_Exercise brief_
Can the data below be echoed back word for word?
┄┄┄┄┄┄┄┄┄┄┄┄┄┄┄┄┄┄┄┄
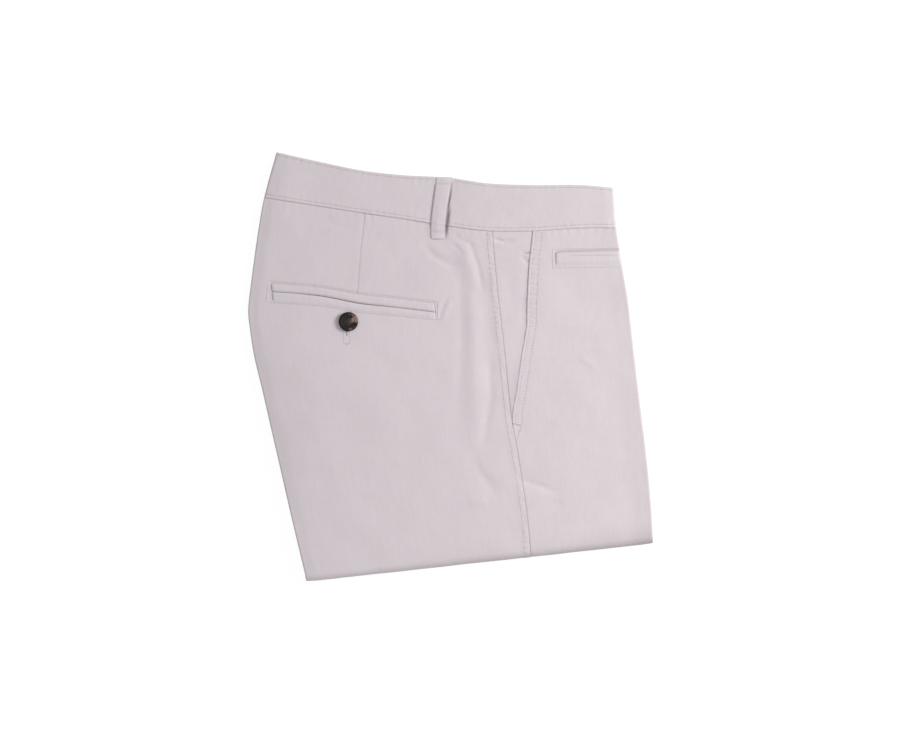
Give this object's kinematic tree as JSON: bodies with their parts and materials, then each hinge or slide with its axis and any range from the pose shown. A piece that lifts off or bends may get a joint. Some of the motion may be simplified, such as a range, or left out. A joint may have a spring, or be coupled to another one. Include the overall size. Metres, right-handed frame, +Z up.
{
  "type": "chino shorts, folded flat",
  "caption": "Cotton twill chino shorts folded flat along the leg creases, leg ends turned under, with waistband, belt loop, slanted side pocket and buttoned welt back pocket.",
  "frame": {"origin": "centre of the folded garment's outline, on the surface it lies on", "axes": "+Z up through the folded layers, +Y towards the waist, +X towards the front fold"},
  "size_m": [0.3559, 0.3774, 0.0147],
  "materials": {
    "twill": "matt brushed cotton twill, pale pinkish stone",
    "twill_inside": "matt cotton twill, inner plies",
    "button": "polished tortoiseshell resin"
  },
  "bodies": {
    "root": {"back_panel_right": "twill", "front_panel_right": "twill", "pocket_facing_right": "twill", "waistband_right": "twill", "waistband_left": "twill", "belt_loop_back_right": "twill", "back_pocket_welt_upper": "twill", "back_pocket_welt_lower": "twill", "coin_pocket_welt": "twill", "folded_layers": "twill_inside", "back_pocket_button": "button"}
  },
  "joints": []
}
┄┄┄┄┄┄┄┄┄┄┄┄┄┄┄┄┄┄┄┄
_Response to the exercise_
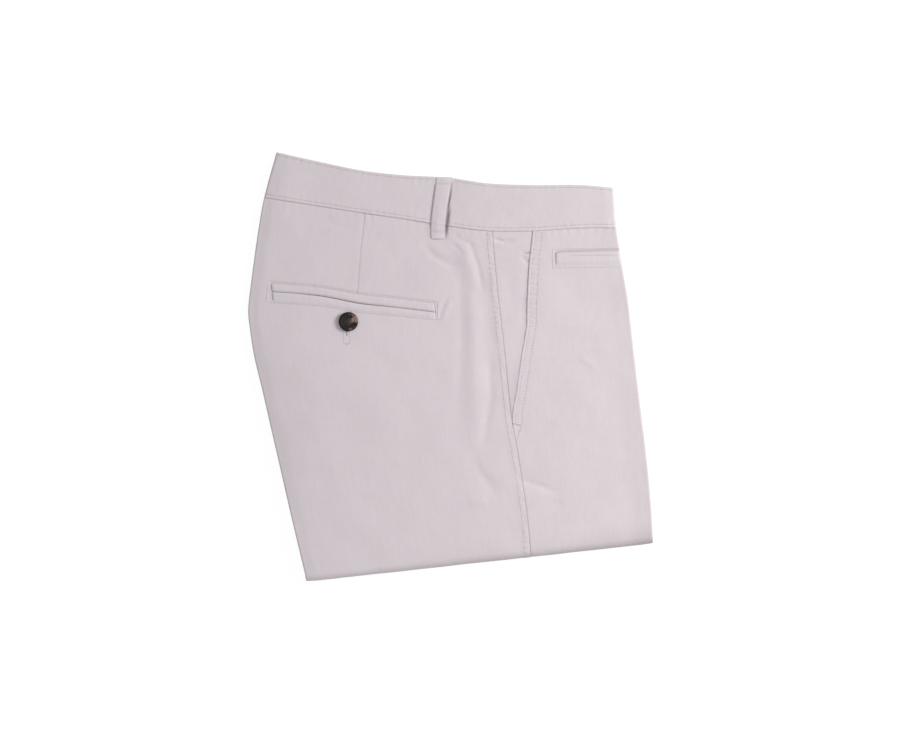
Give this object's kinematic tree as JSON: bodies with their parts and materials, then each hinge or slide with its axis and any range from the pose shown. A piece that lifts off or bends may get a joint. Some of the motion may be simplified, such as a range, or left out. A joint may have a spring, or be coupled to another one. Include the overall size. Metres, right-handed frame, +Z up.
{
  "type": "chino shorts, folded flat",
  "caption": "Cotton twill chino shorts folded flat along the leg creases, leg ends turned under, with waistband, belt loop, slanted side pocket and buttoned welt back pocket.",
  "frame": {"origin": "centre of the folded garment's outline, on the surface it lies on", "axes": "+Z up through the folded layers, +Y towards the waist, +X towards the front fold"},
  "size_m": [0.3559, 0.3774, 0.0147],
  "materials": {
    "twill": "matt brushed cotton twill, pale pinkish stone",
    "twill_inside": "matt cotton twill, inner plies",
    "button": "polished tortoiseshell resin"
  },
  "bodies": {
    "root": {"back_panel_right": "twill", "front_panel_right": "twill", "pocket_facing_right": "twill", "waistband_right": "twill", "waistband_left": "twill", "belt_loop_back_right": "twill", "back_pocket_welt_upper": "twill", "back_pocket_welt_lower": "twill", "coin_pocket_welt": "twill", "folded_layers": "twill_inside", "back_pocket_button": "button"}
  },
  "joints": []
}